Interceptação Telefônica - arquivamento e ciência do escutado


Concordo com a posição do colega João Marcos Buch. Passarei a adotar.


xxxxxxx

Autos n.

Interceptação Telefônica/Indiciário

Requerente: Central de Plantão Policial





VISTOS ...

Trata-se de incidente de interceptação telefônica ajuizado pelo Ministério Público do Estado de Santa Catarina em detrimento dos investigados SMG e JAF.


Justificou, em síntese, que o deferimento da prova afigurava-se essencial para apuração de eventuais crimes contra o patrimônio.


Conclusos os autos, foi a representação deferida. Ulteriormente juntado pedido de prorrogação, igualmente foi deferido.


Procedidas as diligências respectivas, ante a anemia de provas colhidas, pugnou o Ministério Público pelo arquivamento do feito em relação ao investigado J e ofereceu denúncia contra o investigado S, em parecer lavrado sob os auspícios da Promotora de Justiça, porém rejeitada, com o respectivo trânsito em julgado.

É o relato.

Antes de determinar o arquivamente do feito, imprescindível a intimação para ciência dos autos dos investigados que tiveram suas comunicações telefônicas interceptadas.
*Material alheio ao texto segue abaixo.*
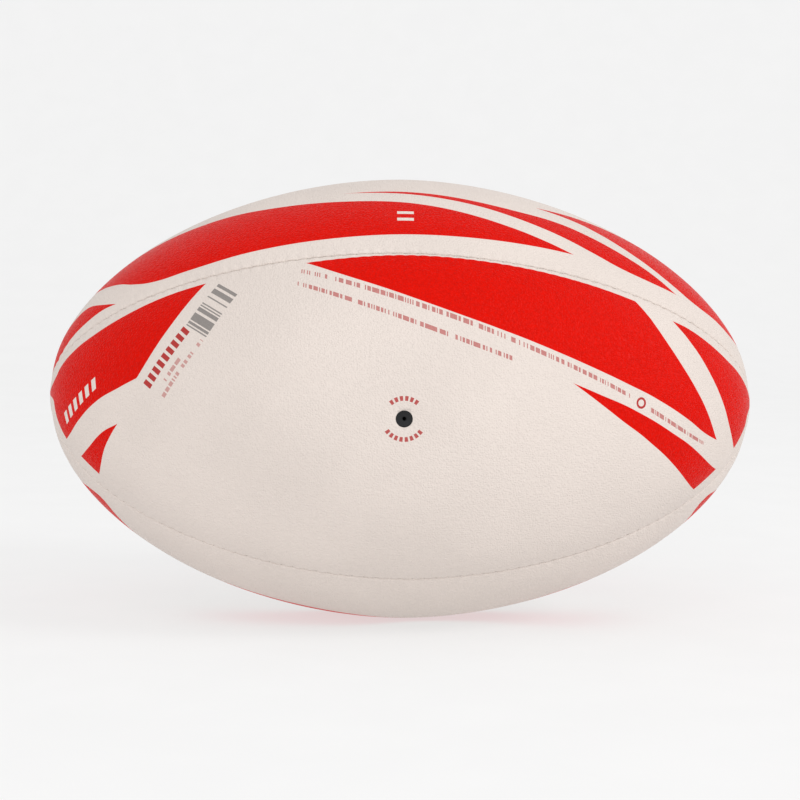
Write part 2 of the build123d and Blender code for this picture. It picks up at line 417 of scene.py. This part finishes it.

O sigilo telefônico, conforme expresso dispostivo Constitucional, é direito fundamental do indivíduo, dele não se podendo dispor, somente sendo passível de restrição por ordem judicial, nos casos de investigação criminal ou instrução processual penal. É o que se encontra erigido no art. 5º, inc. XII, da Constituição Federal.


Lembrado isto, importa ainda não se descurar para o fato de igualmente se constituir como direito fundamental de toda e qualquer pessoa o devido processo legal (art.5º, LIII, da CF), do qual decorrem vários outros, dentre os quais o do contraditório e da ampla defesa (art. 5º, inc. LV), bem como a inafastabilidade do Poder Judiciário (art. 5º, XXXV) em apreciar eventuais lesões ou ameaças a direitos.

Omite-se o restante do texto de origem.